Environmental education often focuses on reducing harm: turn off lights, recycle, bike instead of drive, pick up trash. These are good habits—but they fall into what I call the mitigation trap. We’re trying to be “less bad,” but in doing so, we forget to ask: What does good look like?

It looks like bringing nature home—rewilding our schoolyards, planting native gardens, creating pollinator corridors, installing birdhouses and bee hotels. It looks like transforming paved spaces into vibrant ecosystems rich with life.

And here, Indigenous communities can show us the way.

Let us all work hard to implement the 94 Calls to Action from the Truth and Reconciliation Commission of Canada.  At the same time let’s also consider another form of reconciliation: reconciling with the land that we have damaged.

In collaboration with the Peterborough Victoria Northumberland and Clarington (PVNC) Catholic District School Board, GreenUP, and Knowledge Holders from Curve Lake First Nation, Camp Kawartha is helping three schools—Curve Lake First Nation School, St. John’s in Peterborough, and St. Paul’s in Lakefield—transform their school grounds into living classrooms rooted in Indigenous Ways of Knowing.

In partnership with staff and students, Knowledge Holder Anne Taylor, Indigenous Education Advisor to the PVNC Board, Learning Consultant Mike Mooney, educators Glen Caradus and Theo Jacobs along with Laura Keresztesi GreenUP’s Program Coordinator, the team is working together to bring these spaces to life.

Students learn about the living world—soil, plants, water, animals—through “two-eyed seeing” – combining Western science and Indigenous knowledge. These grounds also serve as places to revitalize Anishinaabemowin, the traditional language of the Michi Saagiig Anishnaabeg. Anne reminds us that this language is not just a human invention—it arises from the land itself. When spoken, she says, the land understands.
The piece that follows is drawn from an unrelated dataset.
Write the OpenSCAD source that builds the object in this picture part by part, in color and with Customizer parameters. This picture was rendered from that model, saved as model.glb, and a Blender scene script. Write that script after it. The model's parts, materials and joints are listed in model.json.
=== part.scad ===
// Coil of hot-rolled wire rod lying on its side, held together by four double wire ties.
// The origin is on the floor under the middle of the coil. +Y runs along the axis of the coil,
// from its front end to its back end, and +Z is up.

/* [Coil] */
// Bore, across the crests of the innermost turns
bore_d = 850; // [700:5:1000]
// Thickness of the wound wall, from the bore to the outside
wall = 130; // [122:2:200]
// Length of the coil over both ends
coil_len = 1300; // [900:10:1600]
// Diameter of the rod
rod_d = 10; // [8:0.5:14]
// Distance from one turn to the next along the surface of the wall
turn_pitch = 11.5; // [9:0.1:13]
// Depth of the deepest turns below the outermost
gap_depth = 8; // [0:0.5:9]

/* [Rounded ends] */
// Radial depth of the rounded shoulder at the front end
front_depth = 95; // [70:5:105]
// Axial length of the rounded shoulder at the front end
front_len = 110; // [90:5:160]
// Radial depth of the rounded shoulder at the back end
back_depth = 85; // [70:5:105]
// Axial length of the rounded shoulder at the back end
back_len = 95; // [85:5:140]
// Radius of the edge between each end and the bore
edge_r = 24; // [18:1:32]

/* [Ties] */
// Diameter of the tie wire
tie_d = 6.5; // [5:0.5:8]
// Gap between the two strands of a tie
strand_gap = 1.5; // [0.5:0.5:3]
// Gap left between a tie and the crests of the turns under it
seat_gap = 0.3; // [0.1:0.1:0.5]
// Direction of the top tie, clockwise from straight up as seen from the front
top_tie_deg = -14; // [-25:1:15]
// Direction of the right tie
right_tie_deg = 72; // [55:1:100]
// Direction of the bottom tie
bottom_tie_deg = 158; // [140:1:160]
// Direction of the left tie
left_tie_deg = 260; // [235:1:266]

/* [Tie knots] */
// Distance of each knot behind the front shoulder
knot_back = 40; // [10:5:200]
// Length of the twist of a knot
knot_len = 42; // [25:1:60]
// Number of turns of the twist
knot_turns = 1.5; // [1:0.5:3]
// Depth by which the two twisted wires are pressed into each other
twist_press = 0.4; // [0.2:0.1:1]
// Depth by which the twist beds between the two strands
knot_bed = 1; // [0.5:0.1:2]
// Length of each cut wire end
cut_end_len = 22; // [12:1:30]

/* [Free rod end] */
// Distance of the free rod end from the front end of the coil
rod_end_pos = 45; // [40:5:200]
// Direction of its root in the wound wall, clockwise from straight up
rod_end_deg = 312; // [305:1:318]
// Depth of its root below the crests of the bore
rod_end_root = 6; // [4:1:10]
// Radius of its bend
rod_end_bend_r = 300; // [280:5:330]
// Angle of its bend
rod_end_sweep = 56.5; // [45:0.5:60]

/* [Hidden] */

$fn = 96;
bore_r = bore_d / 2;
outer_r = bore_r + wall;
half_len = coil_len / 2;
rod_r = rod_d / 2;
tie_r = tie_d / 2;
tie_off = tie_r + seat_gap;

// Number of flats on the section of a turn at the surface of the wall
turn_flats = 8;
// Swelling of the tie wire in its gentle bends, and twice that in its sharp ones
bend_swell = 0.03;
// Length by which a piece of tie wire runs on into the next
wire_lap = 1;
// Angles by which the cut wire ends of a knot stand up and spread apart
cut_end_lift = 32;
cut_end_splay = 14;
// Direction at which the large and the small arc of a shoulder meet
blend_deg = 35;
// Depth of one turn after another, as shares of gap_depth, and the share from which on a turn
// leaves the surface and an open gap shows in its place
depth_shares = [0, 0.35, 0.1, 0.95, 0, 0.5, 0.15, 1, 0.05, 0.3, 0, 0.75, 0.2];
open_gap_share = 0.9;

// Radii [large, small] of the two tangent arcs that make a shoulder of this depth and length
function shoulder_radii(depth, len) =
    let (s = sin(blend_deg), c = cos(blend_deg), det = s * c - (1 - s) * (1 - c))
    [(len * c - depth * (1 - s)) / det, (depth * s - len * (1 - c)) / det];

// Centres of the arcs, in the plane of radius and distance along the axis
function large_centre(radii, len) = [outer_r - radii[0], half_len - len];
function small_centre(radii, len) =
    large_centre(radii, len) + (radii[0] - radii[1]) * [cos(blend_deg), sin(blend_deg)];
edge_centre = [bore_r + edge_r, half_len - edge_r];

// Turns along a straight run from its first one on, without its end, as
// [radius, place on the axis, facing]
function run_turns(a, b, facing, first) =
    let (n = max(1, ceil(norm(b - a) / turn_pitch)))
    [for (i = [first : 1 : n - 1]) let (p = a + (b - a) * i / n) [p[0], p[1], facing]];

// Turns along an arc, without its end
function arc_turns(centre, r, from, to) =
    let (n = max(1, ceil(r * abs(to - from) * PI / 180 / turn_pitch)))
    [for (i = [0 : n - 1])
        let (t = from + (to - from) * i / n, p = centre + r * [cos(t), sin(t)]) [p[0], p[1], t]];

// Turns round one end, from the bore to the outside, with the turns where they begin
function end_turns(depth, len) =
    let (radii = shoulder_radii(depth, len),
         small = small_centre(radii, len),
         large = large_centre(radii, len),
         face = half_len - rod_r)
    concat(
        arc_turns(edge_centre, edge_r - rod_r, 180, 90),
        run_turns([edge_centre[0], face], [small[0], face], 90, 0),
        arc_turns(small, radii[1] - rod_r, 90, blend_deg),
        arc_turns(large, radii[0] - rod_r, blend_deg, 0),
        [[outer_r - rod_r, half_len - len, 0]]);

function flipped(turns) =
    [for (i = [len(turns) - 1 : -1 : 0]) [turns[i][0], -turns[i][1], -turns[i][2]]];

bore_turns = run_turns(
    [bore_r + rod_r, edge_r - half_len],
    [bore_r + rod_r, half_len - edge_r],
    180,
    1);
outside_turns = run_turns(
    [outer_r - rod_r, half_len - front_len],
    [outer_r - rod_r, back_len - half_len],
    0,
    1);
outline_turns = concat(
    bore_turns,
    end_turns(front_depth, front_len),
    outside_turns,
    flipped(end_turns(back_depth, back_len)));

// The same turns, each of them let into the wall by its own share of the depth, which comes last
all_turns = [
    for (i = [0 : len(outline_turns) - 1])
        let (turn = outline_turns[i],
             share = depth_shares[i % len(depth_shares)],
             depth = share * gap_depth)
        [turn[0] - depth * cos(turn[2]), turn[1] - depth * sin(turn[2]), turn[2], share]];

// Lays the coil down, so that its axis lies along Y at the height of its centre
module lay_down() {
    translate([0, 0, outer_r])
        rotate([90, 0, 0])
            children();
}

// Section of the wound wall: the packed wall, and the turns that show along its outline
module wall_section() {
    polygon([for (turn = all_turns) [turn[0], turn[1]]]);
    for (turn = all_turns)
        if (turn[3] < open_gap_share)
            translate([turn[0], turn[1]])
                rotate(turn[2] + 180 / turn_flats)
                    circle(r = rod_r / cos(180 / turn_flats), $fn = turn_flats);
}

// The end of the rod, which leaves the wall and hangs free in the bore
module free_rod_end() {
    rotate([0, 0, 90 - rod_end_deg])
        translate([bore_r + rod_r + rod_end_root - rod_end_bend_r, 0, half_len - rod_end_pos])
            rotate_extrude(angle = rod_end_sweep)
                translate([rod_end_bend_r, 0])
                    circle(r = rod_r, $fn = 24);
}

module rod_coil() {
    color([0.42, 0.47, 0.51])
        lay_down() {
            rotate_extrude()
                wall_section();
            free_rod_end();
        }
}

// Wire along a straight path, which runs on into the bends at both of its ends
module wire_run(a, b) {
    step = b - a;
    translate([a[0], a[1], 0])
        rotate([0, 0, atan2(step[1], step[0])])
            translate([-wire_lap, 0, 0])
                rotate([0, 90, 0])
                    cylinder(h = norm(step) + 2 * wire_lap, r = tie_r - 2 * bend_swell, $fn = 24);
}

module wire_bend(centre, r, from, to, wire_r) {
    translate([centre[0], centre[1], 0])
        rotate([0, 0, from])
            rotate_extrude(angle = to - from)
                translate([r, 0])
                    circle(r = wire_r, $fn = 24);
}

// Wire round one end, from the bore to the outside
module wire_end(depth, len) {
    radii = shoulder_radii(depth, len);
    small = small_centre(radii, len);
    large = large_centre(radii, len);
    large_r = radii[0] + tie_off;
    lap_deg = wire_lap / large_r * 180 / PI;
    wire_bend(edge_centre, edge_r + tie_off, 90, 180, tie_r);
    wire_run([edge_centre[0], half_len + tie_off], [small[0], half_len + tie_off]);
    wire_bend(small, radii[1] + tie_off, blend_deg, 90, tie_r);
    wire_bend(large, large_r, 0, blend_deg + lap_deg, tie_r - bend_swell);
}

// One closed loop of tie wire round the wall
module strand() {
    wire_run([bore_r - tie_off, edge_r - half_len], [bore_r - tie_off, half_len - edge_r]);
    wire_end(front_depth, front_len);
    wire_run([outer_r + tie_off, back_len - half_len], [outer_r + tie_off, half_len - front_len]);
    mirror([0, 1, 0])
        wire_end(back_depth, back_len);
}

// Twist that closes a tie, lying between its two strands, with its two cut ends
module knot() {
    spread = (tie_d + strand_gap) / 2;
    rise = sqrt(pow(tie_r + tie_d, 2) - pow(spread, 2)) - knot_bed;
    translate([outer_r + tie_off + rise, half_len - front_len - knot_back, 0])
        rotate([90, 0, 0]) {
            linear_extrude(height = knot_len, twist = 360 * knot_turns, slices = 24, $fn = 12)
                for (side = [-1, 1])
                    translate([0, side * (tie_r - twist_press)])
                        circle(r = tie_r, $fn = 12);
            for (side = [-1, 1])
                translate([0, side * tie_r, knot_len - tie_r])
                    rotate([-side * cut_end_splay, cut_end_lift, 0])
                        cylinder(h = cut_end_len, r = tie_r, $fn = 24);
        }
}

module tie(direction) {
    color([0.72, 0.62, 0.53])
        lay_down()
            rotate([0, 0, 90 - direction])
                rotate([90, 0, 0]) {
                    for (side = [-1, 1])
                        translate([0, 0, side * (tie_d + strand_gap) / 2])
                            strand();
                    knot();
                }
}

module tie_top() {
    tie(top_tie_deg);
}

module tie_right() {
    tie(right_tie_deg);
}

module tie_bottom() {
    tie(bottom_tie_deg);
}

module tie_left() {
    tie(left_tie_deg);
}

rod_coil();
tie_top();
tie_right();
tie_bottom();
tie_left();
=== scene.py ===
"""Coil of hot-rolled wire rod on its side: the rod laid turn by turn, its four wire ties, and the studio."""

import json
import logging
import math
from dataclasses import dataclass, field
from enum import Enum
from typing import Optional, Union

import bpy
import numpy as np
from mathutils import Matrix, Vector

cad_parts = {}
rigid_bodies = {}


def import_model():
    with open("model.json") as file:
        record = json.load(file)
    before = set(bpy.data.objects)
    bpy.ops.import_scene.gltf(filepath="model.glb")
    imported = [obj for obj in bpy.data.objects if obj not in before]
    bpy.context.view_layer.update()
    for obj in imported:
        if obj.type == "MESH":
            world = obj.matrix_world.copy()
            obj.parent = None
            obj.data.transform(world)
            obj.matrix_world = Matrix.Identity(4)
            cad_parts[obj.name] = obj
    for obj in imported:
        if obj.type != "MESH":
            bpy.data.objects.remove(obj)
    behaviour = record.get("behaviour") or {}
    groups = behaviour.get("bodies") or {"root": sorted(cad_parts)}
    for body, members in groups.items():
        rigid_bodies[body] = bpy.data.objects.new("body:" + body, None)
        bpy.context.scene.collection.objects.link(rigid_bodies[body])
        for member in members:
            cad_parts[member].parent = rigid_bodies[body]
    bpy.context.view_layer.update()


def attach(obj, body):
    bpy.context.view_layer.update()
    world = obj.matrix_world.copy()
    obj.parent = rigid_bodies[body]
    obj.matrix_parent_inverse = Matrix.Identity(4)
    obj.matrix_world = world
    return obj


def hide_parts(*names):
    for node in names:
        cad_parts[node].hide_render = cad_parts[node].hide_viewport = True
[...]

Fewer and fewer people speak Anishinaabemowin fluently. By teaching students the words of the living world around them, we help keep this beautiful language alive—and deepen our relationship with the Earth at the same time.

These transformed schoolyards remind us that sustainability isn’t enough. We must regenerate. Let’s give back to the land we’ve taken from. Let’s show our children that people and nature can thrive together.

Imagine if every person gave over just a little patch of their land—to plant a tree, build a pollinator garden, restore a bit of wetland, or create a corridor for wildlife. With each small act of restoration, our fragmented landscapes could begin to heal. Yards, school grounds, boulevards, and backlots could become part of a living mosaic—threads in a growing tapestry of biodiversity. Butterflies would return. Songbirds would find safe places to rest and feed. Frogs would sing again in backyard ponds. And children, growing up in these renewed spaces, would witness firsthand the power of giving back to the Earth.

Let’s begin a movement to restore the land we stand on, rooted in hope, reciprocity, renewal and First Nations Ways of Knowing.

Thanks to the generous support of the Ontario Trillium Foundation and the Monarch Ultra Group, this vision is starting to become real—one school, one child, one patch of land at a time.